Hybrid Steel for Forging Tools

HS also shows promise for the manufacture of forging tools. Ovako has been using tools produced in Hybrid Steel 55 in its own production for two years (Fig. 7). This is a long-term trial to evaluate the performance in a real production environment, and it is expected that HS can be a real economic solution. A special consideration in forging tools, or dies in general, is that HS can be repair-welded.

Further Development of Hybrid Steel

The development of the HS approach into lower-hardness regions would open a wider range of applications. Today, some components run into fatigue limits when manufactured from air-cooling steels, like dispersion-hardening microalloyed or low-carbon bainitic grades. Consequently, design engineers switch to quench-and-temper steels but have to accept their drawbacks. These include renewed surface oxidization, which for some components means that cavities cannot be cleaned any more or require expensive heat treatment in a protective atmosphere. Distortion will occur too, so the hard-machining stock must be increased. Accordingly, the quench-and-temper process has to be done before drilling operations, which requires more effort.

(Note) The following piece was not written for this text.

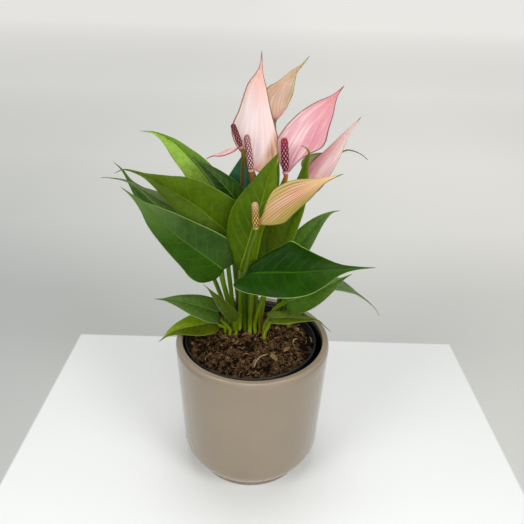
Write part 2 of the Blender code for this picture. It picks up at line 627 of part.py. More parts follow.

HS at 45 HRC final strength can overcome these issues. Soft machining can be done at a moderate tensile stress level of 1,000-1,100 MPa, while a low-temperature precipitation tempering with hardly any distortion and only minimal surface oxidization will provide the final application hardness. This concept should lead to significant cost savings and minimization of CO₂ emissions for some components.

The Hybrid Steel Journey is Just Beginning

With such great potential for improved performance and productivity across a diverse range of applications, Hybrid Steel promises to be a significant development in steel metallurgy and of special interest to the forging industry.